L'actualité du livre
Histoire & Sciences socialeset Moyen-Age  

Histoire littéraire du mouvement monastique dans l’Antiquité - Tome 11. Le monachisme latin
de Adalbert de Vogüé
Cerf - Patrimoines Christianisme 2007 /  39 €- 255.45  ffr. / 318 pages
ISBN : 978-2-204-08257-0
FORMAT : 15,0cm x 24,0cm

L'auteur du compte rendu : Historienne et journaliste, Jacqueline Martin-Bagnaudez est particulièrement sensibilisée aux questions d’histoire des religions et d’histoire des mentalités. Elle a publié (chez Desclée de Brouwer) des ouvrages d’initiation portant notamment sur le Moyen Age et sur l’histoire de l’art.

Des moines sous influence

C’est par le monachisme tel qu’il se révèle en Gaule et en Espagne, aux VIe et VIIe siècles, que le P. de Vogüé poursuit sa monumentale histoire. La méthode qu’il utilise a déjà prouvé à quel point elle est fructueuse : analyser ce que peuvent révéler, pour la théorie, la pensée et la pratique de la vie monastique, les écrits qui traitent de ces questions, qu’il s’agisse d’une littérature proprement sacrée ou de nature réglementaire, et aussi plus profane. Dans ces siècles que d’aucuns qualifient déjà de «Haut Moyen Âge», la littérature n’est pas trop abondante ni les textes trop nombreux. L’un des intérêts de ce volume réside précisément dans la découverte que beaucoup de lecteurs feront de textes peu connus, parfois brefs et anonymes. Les spécialistes retrouveront partout la finesse d’analyse de l’auteur.

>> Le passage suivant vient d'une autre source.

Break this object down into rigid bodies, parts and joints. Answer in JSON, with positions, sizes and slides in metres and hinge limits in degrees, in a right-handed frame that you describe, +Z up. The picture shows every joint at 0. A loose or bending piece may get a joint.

À travers des sources aussi différentes que la Vita de Colomban par Jonas de Bobbio, la Règle de Fructueux de Braga, les écrits de Valerius du Bierzo, etc., le P. de Vogüe souligne une constante : peu ou prou, on retrouve dans tous les textes qui reflètent la vie monastique de cette époque, combinées ou isolées, des références au monachisme d’Antoine, de Césaire, de Benoît, de Cassien. Certains auteurs, tel Isidore de Séville, connaissent Augustin. Les successeurs de Colomban ont lu les Dialogues de Grégoire le Grand. Peut-on alors parler de quelque manque d’invention dans ce monachisme des VIe-VIIe siècles ? L’auteur, en tous cas, dégage soigneusement la part d’originalité dans chacune de ces compilations. Et Colomban, quant à lui, crée une image puissamment originale du conducteur d’hommes, fondateur de communautés nombreuses, à la fois prophète et prédicateur, porté toutefois à l’érémitisme et capable de communiquer avec les bêtes.

On relèvera aussi la diversité des systèmes monastiques présentés. Le monachisme féminin est bien présent, qu’il s’agisse de Donat s’adressant aux sœurs de Besançon, des fragments de la Règle colombanienne féminine, de l’Instruction donnée par Léandre à sa sœur Florentine. À l’idéal de la peregrinatio prôné par Colomban, s’oppose celui de stabilité proposé par Isidore : lecture, prière, travail.

Ces textes souvent fragmentaires et parfois composés de façon brouillonne, constituent toujours des sources concrètes de la vie régulière et liturgique. Ainsi, selon les inspirations, distingue-t-on la recommandation de faire dormir les moines en dortoirs ou en cellules. Si la messe est célébrée par l’abbé lui-même (Vita de Jean Réomé), cela implique qu’il soit prêtre. Se répand aussi la notion de pactum, cet engagement écrit demandé au moine. On relève de curieuses possibilités, telle celle pour un homme marié d’entrer au monastère alors qu’une épouse et des enfants restent à proximité («Règle commune» inspirée par Fructueux).

Le lecteur appréciera l’habituelle précision des références et indications bibliographiques, sous forme de mentions infra-paginales, et il retrouvera dans le présent volume la précision des traductions en langue française. Suivre le P. de Vogüé, c’est une façon de pénétrer aisément dans les sources vives de l’histoire du christianisme.